Pooh yi. Got that, ladies? If you want to nurse and rear* your child, you’re letting the sexist men win! I said it before and I’ll say it again. That kind of talk just exchanges one kind of paternalism for another. Apparently women who want to be free to make their own choices in life have to not only fight against the patriarchy of sexist men, but now also against the matriarchy of women who know better than you do how you should live your life.

Why do some feminists try to tell women how to behave? Go read Animal Farm by George Orwell. No, it is not really a book about feminism, but it is about people (well, animals… it’s a metaphor… or a parable…  just go read the book already) who claim to fight for freedom only to end up falling into the same behavior they fought against. Anti-socialism as only a socialist could write it.

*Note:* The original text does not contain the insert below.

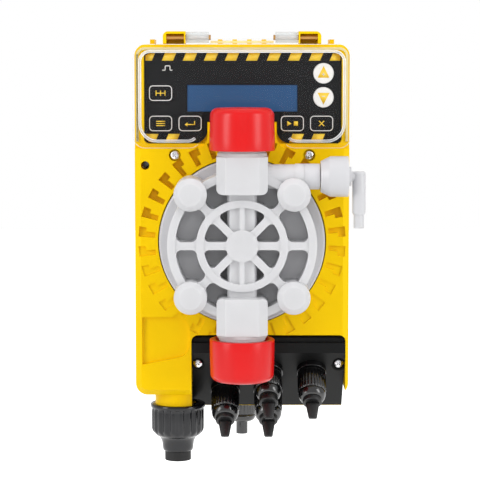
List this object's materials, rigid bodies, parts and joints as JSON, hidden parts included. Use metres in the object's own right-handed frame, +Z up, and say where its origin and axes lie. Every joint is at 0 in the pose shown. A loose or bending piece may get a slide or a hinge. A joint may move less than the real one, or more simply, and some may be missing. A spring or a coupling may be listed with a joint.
{
  "type": "diaphragm metering pump",
  "caption": "Wall-hung solenoid diaphragm metering pump with a ribbed head, ball-valve ports, bleed valve, hinged clear cover over a keypad and display, and cable glands below.",
  "frame": {"origin": "on the wall face of the rear housing, where the axis of the pump head meets it", "axes": "X to the right seen from the front, +Y into the wall, +Z up; the front looks along -Y"},
  "size_m": [0.1344, 0.1402, 0.2553],
  "materials": {
    "housing_yellow": "moulded, fine grain",
    "gasket_rubber": "soft",
    "seal_pale": "soft silicone",
    "screw_steel": "bright",
    "panel_black": "satin film",
    "display_glass": "backlit display",
    "board_green": "solder mask",
    "key_black": "satin film",
    "key_white": "satin film",
    "clear_plastic": "clear moulding",
    "steel": "zinc plated",
    "copper": "enamelled winding",
    "bobbin_nylon": "moulded",
    "bush_bronze": "sintered",
    "plate_grey": "moulded",
    "membrane": "faced membrane",
    "head_white": "moulded",
    "ceramic_white": "polished",
    "cap_red": "moulded",
    "nozzle_white": "translucent moulding",
    "terminal_black": "fine grain",
    "gland_black": "nylon",
    "gland_grey": "nylon"
  },
  "bodies": {
    "root": {"rear_housing": "housing_yellow", "front_housing": "housing_yellow", "housing_gasket": "gasket_rubber", "case_screws": "screw_steel", "terminal_cover_screws": "screw_steel", "control_panel": "panel_black", "lcd_module": "display_glass", "circuit_board": "board_green", "cover_seal": "seal_pale", "hinge_pins": "bush_bronze", "solenoid_housing": "steel", "solenoid_end_cap": "steel", "coil_bobbin": "bobbin_nylon", "solenoid_coil": "copper", "guide_bush": "bush_bronze", "return_spring": "steel", "back_plate": "plate_grey", "diaphragm": "membrane", "pump_head": "head_white", "head_bolts": "screw_steel", "bolt_caps": "head_white", "discharge_valve": "head_white", "discharge_seal": "gasket_rubber", "suction_valve": "head_white", "suction_seal": "gasket_rubber", "bleed_body": "nozzle_white", "terminal_cover": "terminal_black", "signal_gland_bodies": "gland_black", "signal_gland_nuts": "gland_black", "signal_gland_plugs": "gland_black", "rear_gland_body": "gland_black", "rear_gland_nut": "gland_black", "rear_gland_plug": "gland_black", "power_gland_body": "gland_grey", "power_gland_nut": "gland_grey", "power_gland_seal": "gasket_rubber"},
    "clear_cover": {"clear_cover": "clear_plastic"},
    "drive": {"armature": "steel", "push_rod": "steel", "diaphragm_core": "steel"},
    "discharge_ball": {"discharge_ball": "ceramic_white"},
    "suction_ball": {"suction_ball": "ceramic_white"},
    "discharge_cap": {"discharge_cap": "cap_red"},
    "suction_cap": {"suction_cap": "cap_red"},
    "bleed_knob": {"bleed_knob": "nozzle_white"},
    "bleed_nozzle": {"bleed_nozzle": "nozzle_white"},
    "key_calibrate": {"key_calibrate": "key_black"},
    "key_program": {"key_program": "key_black"},
    "key_mode": {"key_mode": "key_black"},
    "key_start": {"key_start": "key_black"},
    "key_escape": {"key_escape": "key_black"},
    "key_up": {"key_up": "key_white"},
    "key_down": {"key_down": "key_white"}
  },
  "joints": [
    {"name": "cover_hinge", "type": "hinge", "parent": "root", "child": "clear_cover", "pos_m": [0, -0.095, 0.1188], "axis": [-1, 0, 0], "range_deg": [0, 110]},
    {"name": "key_calibrate_press", "type": "slide", "parent": "root", "child": "key_calibrate", "axis": [0, 1, 0], "range_m": [0, 0.0005], "stiffness_N_per_m": 800},
    {"name": "key_program_press", "type": "slide", "parent": "root", "child": "key_program", "axis": [0, 1, 0], "range_m": [0, 0.0005], "stiffness_N_per_m": 800},
    {"name": "key_mode_press", "type": "slide", "parent": "root", "child": "key_mode", "axis": [0, 1, 0], "range_m": [0, 0.0005], "stiffness_N_per_m": 800},
    {"name": "key_start_press", "type": "slide", "parent": "root", "child": "key_start", "axis": [0, 1, 0], "range_m": [0, 0.0005], "stiffness_N_per_m": 800},
    {"name": "key_escape_press", "type": "slide", "parent": "root", "child": "key_escape", "axis": [0, 1, 0], "range_m": [0, 0.0005], "stiffness_N_per_m": 800},
    {"name": "key_up_press", "type": "slide", "parent": "root", "child": "key_up", "axis": [0, 1, 0], "range_m": [0, 0.0005], "stiffness_N_per_m": 800},
    {"name": "key_down_press", "type": "slide", "parent": "root", "child": "key_down", "axis": [0, 1, 0], "range_m": [0, 0.0005], "stiffness_N_per_m": 800},
    {"name": "drive_stroke", "type": "slide", "parent": "root", "child": "drive", "axis": [0, -1, 0], "range_m": [0, 0.00125], "stiffness_N_per_m": 3000, "deforming": ["return_spring", "diaphragm"]},
    {"name": "discharge_ball_lift", "type": "slide", "parent": "root", "child": "discharge_ball", "axis": [0, 0, 1], "range_m": [0, 0.0025]},
    {"name": "suction_ball_lift", "type": "slide", "parent": "root", "child": "suction_ball", "axis": [0, 0, 1], "range_m": [0, 0.0025]},
    {"name": "discharge_cap_pull", "type": "slide", "parent": "root", "child": "discharge_cap", "axis": [0, 0, 1], "range_m": [0, 0.03]},
    {"name": "suction_cap_pull", "type": "slide", "parent": "root", "child": "suction_cap", "axis": [0, 0, -1], "range_m": [0, 0.012]},
    {"name": "bleed_knob_turn", "type": "hinge", "parent": "root", "child": "bleed_knob", "pos_m": [0.0527, -0.1215, 0.0394], "axis": [1, 0, 0], "range_deg": [0, 360]},
    {"name": "bleed_nozzle_swivel", "type": "hinge", "parent": "root", "child": "bleed_nozzle", "pos_m": [0.0669, -0.1215, 0.0394], "axis": [1, 0, 0], "range_deg": [-100, 100]}
  ]
}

Anyway, I sympathize a little with Jamie Lynne Grumet and other “attachment parenting” mothers. They are going to get called names and have people tell them they are wrong and stupid and foolish and impractical. People do the same to libertarians all the time. I’m not advocating for “attachment parenting.” I do not know enough about it to have an opinion about it. But I know what it is like to be judged by people who do not know me or what I think, but talk and act like they do. It will thicken one’s skin. Eventually.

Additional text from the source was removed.